DOCUMENTATION

==========================
 mldata developer's guide
==========================
:Info: See <https://github.com/open-machine-learning/mldata> for git repository.
:Version: 0.1.1

Django Modules
==============
List of applications used in the project.

=================  ===========================================================
Module name        Description
=================  ===========================================================
about              Module used for defining static pages. Content of each
                   static page is defined in corresponding template.
blog               Blog application. Displays blog posts and manages them
                   through admin interface.
captcha            Application for captcha in registration. Based on 
                   <http://code.google.com/p/django-recaptcha/>, slightly
                   adjusted.
django_authopenid  Application for logging in by open-id. Currently disabled,
                   however registration uses it's views.
forum              Forum application.
preferences        ??? Simple model to store maximum data sizes ???
registration       Module responsible for managing user's registration and
                   account activation. Fork of django-registration
                   <http://code.google.com/p/django-registration/>
repository         Website's main module. Described below.
tagging            Module responsible for tagging repository entities. Fork of
                   <http://code.google.com/p/django-tagging/>
user               Views for user's account management.  
=================  ===========================================================

Repository module
=================
Major part of website's logic is contained in the repository module. 

Design goals
------------
List of some design decisions made in mldata.org

* Main models, as Data, Task, Method and Challenge, share exactly the same Slug
space. It is impossible to create Task and Result with exactly the same slug.

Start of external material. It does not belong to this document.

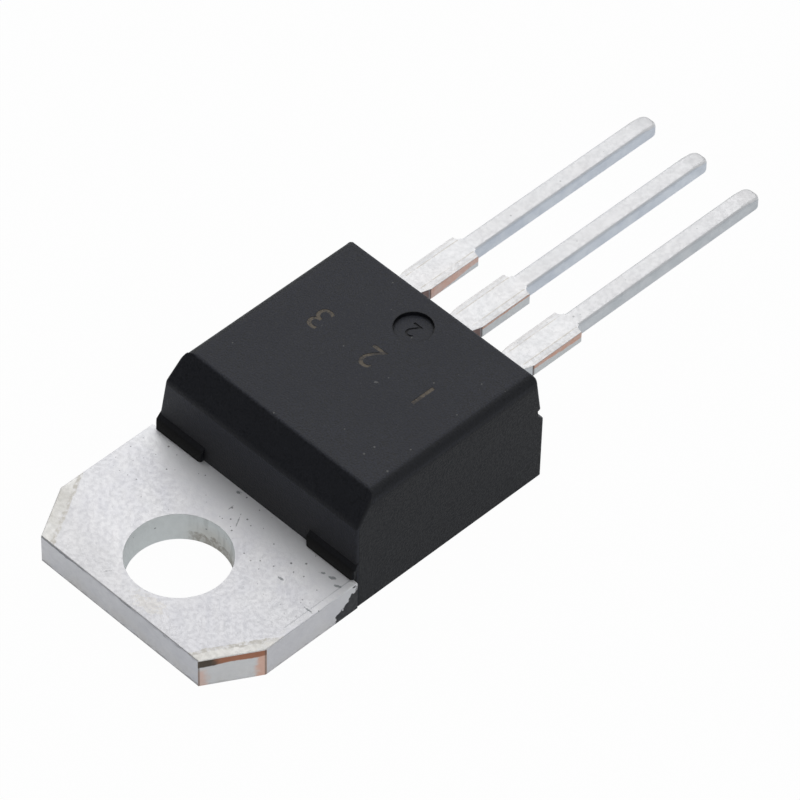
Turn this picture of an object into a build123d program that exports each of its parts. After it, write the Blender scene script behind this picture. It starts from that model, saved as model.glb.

* Each item in mldata can have various version. Number of version is increased
after each edit. One of the design choices was not to delete anything from
database and using hiding of old items wherever it is possible 

* Since instances of Data, Task, Model and Challenge are similar in many senses
and they share many feature as related publications, ratings, description,
we want to store and present them in similar fashion.

* All datasets are converted into one format if only it is possible, due to
consistency reasons. As the main format hdf5 was chosen because of its
generality. Idea is that after such conversion it is easier to manage
all conversion using the schema:
    input format -> HDF5 -> output format
while storing only one file.

* Only one file is stored as a dataset - all conversions are handled on-line.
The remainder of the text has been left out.